When he was young, a friend took him to an astrologer who discerned people’s fate by measuring their shadows at noon. The shadow astrologer, obviously, worked far from the Equator. Mr. Kurien recounts the experience in his  memoirs, “I Too Had a Dream,” which he wrote with the journalist Gouri Salvi. The astrologer foretold an extraordinary career.

It was an accidental career. He arrived in Anand reluctantly in the summer of 1949 as a government clerk. Circumstances soon made him the general manager of a farmers’ cooperative, the Kaira District Milk Producers Union Ltd.

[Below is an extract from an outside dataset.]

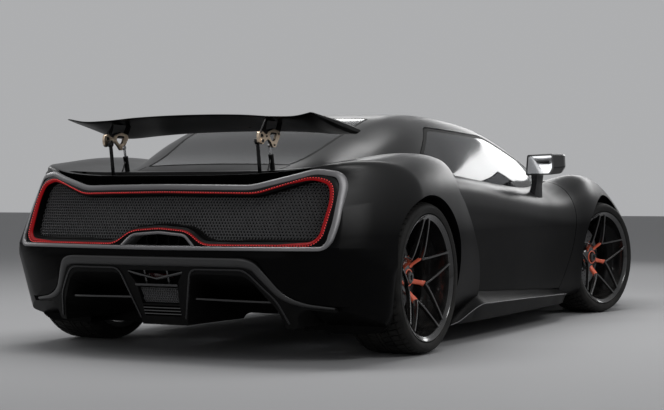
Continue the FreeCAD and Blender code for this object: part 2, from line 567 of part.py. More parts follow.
def make_corner(radius, width, rim_radius, dish, rotor_radius, caliper_at, arm_sign):
    """One left-hand corner about its wheel's centre, +Y outwards. Returns its pieces by name."""
    half = width / 2
    seat = rim_radius - bead_step
    lip, bead = half - rim_inset, half - bead_inset
    hub_y = lip - dish
    back = hub_y - hub_thickness
    rotor_y = back - bell_depth
    shoulder = [(bead, seat), (bead, rim_radius - 2), (half - 3, rim_radius + 14), (half, rim_radius + 28),
                (half - 4, radius - 16), (half - 14, radius - 4), (half - 30, radius)]
    tyre = turned_ring(shoulder + [(-y, r) for y, r in reversed(shoulder)])
    barrel = turned_ring([(-lip, seat - barrel_wall), (lip, seat - barrel_wall), (lip, rim_radius - 3),
                          (bead, rim_radius - 3), (bead, seat), (-bead, seat), (-bead, rim_radius - 3),
                          (-lip, rim_radius - 3)])
    hub = turned_ring([(back, stub_radius + running_gap), (back, 82), (hub_y - 8, 82), (hub_y, 70), (hub_y, 0),
                       (hub_y - 12, 0), (hub_y - 12, stub_radius + running_gap)])
    spokes = []
    for i in range(twin_spokes):
        for twin in (-1, 1):
            wires = []
            for r, angle, wide, y0, y1 in ((60, 10, 17, hub_y - 32, hub_y), (seat - 6, 12.5, 10, lip - 34, lip - 4)):
                t = math.radians(360.0 * i / twin_spokes + twin * angle)
                out, round_ = V(math.sin(t), 0, math.cos(t)), V(math.cos(t), 0, -math.sin(t))
                ring = [out * r + round_ * (side * wide) + V(0, y, 0)
                        for side, y in ((-1, y0), (1, y0), (1, y1), (-1, y1))]
                wires.append(Part.makePolygon(ring + [ring[0]]))
            spokes.append(Part.makeLoft(wires, True, True))
    rim = barrel.fuse([hub] + spokes).removeSplitter()
    disc = turned_ring([(back, stub_radius + running_gap), (back, 80), (rotor_y, 80), (rotor_y, rotor_radius),
                        (rotor_y - rotor_thickness, rotor_radius), (rotor_y - rotor_thickness, 70),
                        (back - 9, 70), (back - 9, stub_radius + running_gap)])
    rotor_in = rotor_y - rotor_thickness
    outer = rotor_radius + 30
    caliper = turned_ring([(rotor_y + 22, 132), (rotor_y + 22, outer), (rotor_in - 22, outer), (rotor_in - 22, 132),
                           (rotor_in - 6, 132), (rotor_in - 6, rotor_radius + 6), (rotor_y + 6, rotor_radius + 6),
                           (rotor_y + 6, 132)], 62).rotate(V(0, 0, 0), V(0, 1, 0), caliper_at - 31)
    face_y = rotor_in - 22
    end_y = face_y - 24
    carrier = Part.makeCylinder(58, 24 + 14, V(0, end_y, 0), V(0, 1, 0))
    stub = Part.makeCylinder(stub_radius, hub_y - 14 - end_y, V(0, end_y, 0), V(0, 1, 0))
    upright = box(-30, 30, end_y, face_y, -ball_height, ball_height)
    pins = [Part.makeCylinder(ball_pin_radius, 2 * (ball_height + 36), V(0, (end_y + face_y) / 2, -ball_height - 36))]
    ear = turned_ring([(end_y, 50), (end_y, outer - 12), (face_y, outer - 12), (face_y, 50)], 46).rotate(
        V(0, 0, 0), V(0, 1, 0), caliper_at - 23)
    arm = bar((0, (end_y + face_y) / 2, -40), (arm_sign * 125, (end_y + face_y) / 2, -40), 22, 26)
    knuckle = carrier.fuse([stub, upright, ear, arm, caliper] + pins).removeSplitter()
    return {"tyre": tyre, "rim": rim, "disc": disc, "knuckle": knuckle}, (end_y + face_y) / 2


front, front_pin_y = make_corner(front_tyre_radius, front_tyre_width, front_rim_radius, 90, 190, 250, -1)
rear, rear_pin_y = make_corner(rear_tyre_radius, rear_tyre_width, rear_rim_radius, 105, 195, 90, -1)
kingpin_y = front_track / 2 + front_pin_y
rear_pin_y = rear_track / 2 + rear_pin_y
for name, shape in front.items():
    straight = moved(shape, front_axle_x, front_track / 2, front_tyre_radius)
    left = straight.copy().rotate(V(front_axle_x, kingpin_y, 0), V(0, 0, 1), -steer_at_rest)
    right = mirrored(straight).rotate(V(front_axle_x, -kingpin_y, 0), V(0, 0, 1), -steer_at_rest)
    keep(name + "_front_left", left)
    keep(name + "_front_right", right)
for name, shape in rear.items():
    left = moved(shape, rear_axle_x, rear_track / 2, rear_tyre_radius)
    if name == "knuckle":
        keep("knuckles_rear", both_sides(left))
    else:
        keep(name + "_rear_left", left)
        keep(name + "_rear_right", mirrored(left))

# ---------------------------------------------------------------- chassis, suspension and engine
floor_thickness = 40.0
tub_half_width = cabin_half_width - 4
sill_inner_y = 600.0
bulkhead_thickness = 36.0
seat_floor_z = ground_clearance + floor_thickness
sill_top_z = 400.0
bulkhead_top_half_width = cabin_half_width - 115
tub = fused(
    box(bulkhead_x, door_front_x, -tub_half_width, tub_half_width, ground_clearance, seat_floor_z),
    box(door_front_x - 1, toe_board_x, -footwell_half_width, footwell_half_width, ground_clearance, seat_floor_z),
    box(bulkhead_x, door_front_x, sill_inner_y, tub_half_width, seat_floor_z - 1, sill_top_z),
    box(bulkhead_x, door_front_x, -tub_half_width, -sill_inner_y, seat_floor_z - 1, sill_top_z),
    box(bulkhead_x, bulkhead_x + bulkhead_thickness, -tub_half_width, tub_half_width, seat_floor_z - 1, cabin_top_z),
    box(bulkhead_x, bulkhead_x + bulkhead_thickness, -bulkhead_top_half_width, bulkhead_top_half_width,
        cabin_top_z - 1, top).common(house_lining),
    box(bulkhead_x, toe_board_x - 60, -110, 110, seat_floor_z - 1, 330),
    box(toe_board_x - 40, toe_board_x, -footwell_half_width, footwell_half_width, seat_floor_z - 1, 600))
keep("tub", tub)

subframe_y = arm_pocket_y
rail = 40.0
rails = []
for z in (190.0, undertail_z):
    for sign in (1, -1):
        y0 = subframe_y if sign > 0 else -subframe_y - rail
        rails.append(box(diffuser_front_x, bulkhead_x, y0, y0 + rail, z, z + rail))
for x in (diffuser_front_x, rear_axle_x + 240):
    rails.append(box(x, x + rail, -subframe_y - rail, subframe_y + rail, 190, 190 + rail))
    for sign in (1, -1):
        y0 = subframe_y if sign > 0 else -subframe_y - rail
        rails.append(box(x, x + rail, y0, y0 + rail, 190, undertail_z + rail))
keep("rear_subframe", fused(*rails))
engine = fused(box(rear_axle_x + 260, bulkhead_x - 40, -270, 270, 232, 700),
               box(diffuser_front_x, rear_axle_x + 261, -190, 190, 232, 480),
               box(rear_axle_x + 300, rear_axle_x + 380, -subframe_y - rail, subframe_y + rail,
                   undertail_z + rail, undertail_z + rail + 30),
               box(rear_axle_x + 440, bulkhead_x - 80, -120, 120, 699, 760))
keep("engine", engine)


def wishbone(axle_x, pin_y, z, inner_y, spread):
    """A left-hand arm at height z, from two pivots near the car's middle out to its ball joint's eye."""
    eye = Part.makeCylinder(21, 24, V(axle_x, pin_y, z - 12))
    arms = [polygon([(axle_x, pin_y, z - 10), (axle_x + s * (spread + 14), inner_y, z - 10),
                     (axle_x + s * (spread - 14), inner_y, z - 10)]).extrude(V(0, 0, 20)) for s in (1, -1)]
    pads = [box(axle_x + s * spread - 24, axle_x + s * spread + 24, inner_y, inner_y + 24, z - 14, z + 14)
            for s in (1, -1)]
    hole = Part.makeCylinder(ball_pin_radius + running_gap, 60, V(axle_x, pin_y, z - 30))
    return eye.fuse(arms + pads).removeSplitter().cut(hole)


arms = []
for axle_x, pin_y, wheel_z, inner_y, spread in (
        (front_axle_x, kingpin_y, front_tyre_radius, arm_pocket_y, 130),
        (rear_axle_x, rear_pin_y, rear_tyre_radius, subframe_y + rail, 130)):
    for up in (1, -1):
        arm = wishbone(axle_x, pin_y, wheel_z + up * (ball_height + 20), inner_y, spread)
        arms += [arm, mirrored(arm)]
shaft_end = rear_pin_y - 12
driveshaft = Part.makeCylinder(17, shaft_end - 190, V(rear_axle_x, 190, rear_tyre_radius), V(0, 1, 0))
keep("suspension_arms", Part.makeCompound(arms + [driveshaft, mirrored(driveshaft)]))

# ---------------------------------------------------------------- cabin
seat_x = rear_axle_x + 1340
seat_y = 355.0
seat_side = [(seat_x - 400, seat_floor_z), (seat_x + 190, seat_floor_z), (seat_x + 230, seat_floor_z + 150),
             (seat_x - 230, seat_floor_z + 105), (seat_x - 440, seat_floor_z + 640), (seat_x - 480, seat_floor_z + 830),
             (seat_x - 520, seat_floor_z + 820), (seat_x - 500, seat_floor_z + 560)]
seat = prism(seat_side, "xz", seat_y - 210, seat_y + 210).fuse([
    prism([(seat_x - 260, seat_floor_z + 60), (seat_x + 200, seat_floor_z + 100), (seat_x + 180, seat_floor_z + 200),
           (seat_x - 200, seat_floor_z + 190), (seat_x - 380, seat_floor_z + 600), (seat_x - 450, seat_floor_z + 600)],
          "xz", seat_y + s * 190 - 25, seat_y + s * 190 + 25) for s in (1, -1)]).removeSplitter()
keep("seats", both_sides(seat))
dash_x = front_axle_x - 640
dashboard = fused(
    prism([(dash_x, 600), (dash_x - 10, 700), (dash_x + 60, 765), (dash_x + 145, 775), (dash_x + 145, 560)], "xz",
          20 - cabin_half_width, cabin_half_width - 20),
    prism([(bulkhead_x + 300, 331), (dash_x - 120, 331), (dash_x + 60, 420), (dash_x + 80, 620), (dash_x + 20, 640),
           (dash_x - 60, 470), (bulkhead_x + 420, 400)], "xz", -100, 100))
keep("dashboard", dashboard.cut([Part.makeCompound([house_skin])]))
column_tilt = 20.0
wheel_centre = V(dash_x - 190, seat_y, 640)
hand_ring = Part.makeTorus(165, 15, wheel_centre, V(-1, 0, 0))
hand_hub = Part.makeCylinder(48, 40, wheel_centre, V(1, 0, 0))
hand_bars = [box(wheel_centre.x - 4, wheel_centre.x + 12, seat_y - 158, seat_y + 158, 625, 655),
             box(wheel_centre.x - 4, wheel_centre.x + 12, seat_y - 15, seat_y + 15, 482, 640)]
column = Part.makeCylinder(24, 195, wheel_centre, V(1, 0, 0))
hand_wheel = hand_ring.fuse([hand_hub, column] + hand_bars).removeSplitter()
keep("steering_wheel", hand_wheel.rotate(wheel_centre, V(0, 1, 0), column_tilt).cut(dashboard))

os.makedirs("parts", exist_ok=True)
for name, shape in nodes.items():
    print(name, len(shape.Solids), round(shape.Volume / 1e6, 2), shape.isValid())
    shape.exportStep("parts/" + name + ".step")
print(len(nodes), "nodes")
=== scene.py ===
# %% [markdown]
# # A satin-black hypercar, dressed panel by panel
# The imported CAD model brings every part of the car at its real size: wheels, engine, suspension, panels, glass.
# Its panels are faceted, because they only have to weigh, collide and move. This lesson makes the skin that a
# person sees: smooth body panels cut along their real shut lines, glass, lamps, mesh, rims, tyres and trim.
# Everything is drawn in the car's own frame: +X to the nose, +Y to the car's left, +Z up, metres.

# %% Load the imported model
import bpy
import bmesh
import json
import math
import numpy as np
from mathutils import Matrix, Vector
from mathutils.bvhtree import BVHTree

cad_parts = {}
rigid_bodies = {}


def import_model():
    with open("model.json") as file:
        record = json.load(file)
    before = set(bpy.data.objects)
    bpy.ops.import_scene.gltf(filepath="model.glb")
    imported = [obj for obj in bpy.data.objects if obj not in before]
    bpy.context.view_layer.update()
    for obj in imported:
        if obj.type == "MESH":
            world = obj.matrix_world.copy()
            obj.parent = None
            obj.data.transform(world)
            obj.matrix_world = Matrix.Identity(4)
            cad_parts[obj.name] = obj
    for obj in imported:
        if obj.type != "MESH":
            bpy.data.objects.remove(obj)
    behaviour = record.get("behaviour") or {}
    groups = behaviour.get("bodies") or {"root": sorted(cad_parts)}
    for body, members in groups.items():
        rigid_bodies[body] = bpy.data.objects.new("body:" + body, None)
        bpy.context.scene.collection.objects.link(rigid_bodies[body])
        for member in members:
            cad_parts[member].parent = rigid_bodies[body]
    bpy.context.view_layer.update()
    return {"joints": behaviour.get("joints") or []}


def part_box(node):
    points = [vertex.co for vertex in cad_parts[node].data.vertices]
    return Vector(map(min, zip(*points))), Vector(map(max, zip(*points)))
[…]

He swiftly increased the cooperative’s milk production, but to expand it further he needed a scientific breakthrough. He had to find a way to convert buffalo milk into milk powder, which the leading dairy experts of the time said was impossible. But, with the help of a friend who was a chemist, he achieved the seeming miracle. Mr. Kurien implied in his memoirs that the supposed impossibility of converting buffalo milk into powder was a myth created by the Western world, which had abundant cow’s milk and wanted other nations, like India, to continue to import its milk powder.

Over time, Mr. Kurien’s stature rose. Some of the most important politicians in the country, including prime ministers, stayed in his house when they visited Anand. The first time Jawaharlal Nehru stayed with them, Mr. Kurien and his wife, Molly, refrigerated a rose so that the prime minister could put the fresh flower in his buttonhole, as was his style. But soon the couple got tired of all the fuss around dignitaries. Once, a very tall governor was to visit, and his security detail complained that the bed in Mr. Kurien’s guest room was too short. In response, Mr. Kurien asked his excellency to sleep diagonally.

In the late 1950s, Mr. Kurien decided to market the produce of the cooperative through a brand name, and that led to the creation of one of the most enduring Indian brands, Amul Butter. Amul’s billboard advertisements, which play on current affairs, are a parallel historical record of modern India. So endearing is the brand that even The Times of India, which does not grant any corporation free mileage on its editorial pages and even blurs images of company logos in its editorial photographs, carries images of Amul’s billboards when the brand is in the news. Mr. Kurien’s obituary was, inescapably, accompanied by the images of Amul’s billboards in several newspapers.

Rahul Da Cunha, whose advertising agency designs the Amul advertisements, was 6 when he first met Mr. Kurien. At that meeting, he told me: “Dr. Kurien gave me a big box as a gift. I opened it and found just papers. At the bottom was a small cube of Amul cheese.”


Mr. Kurien, who was probably the most famous dairy administrator in the world, didn’t like drinking milk.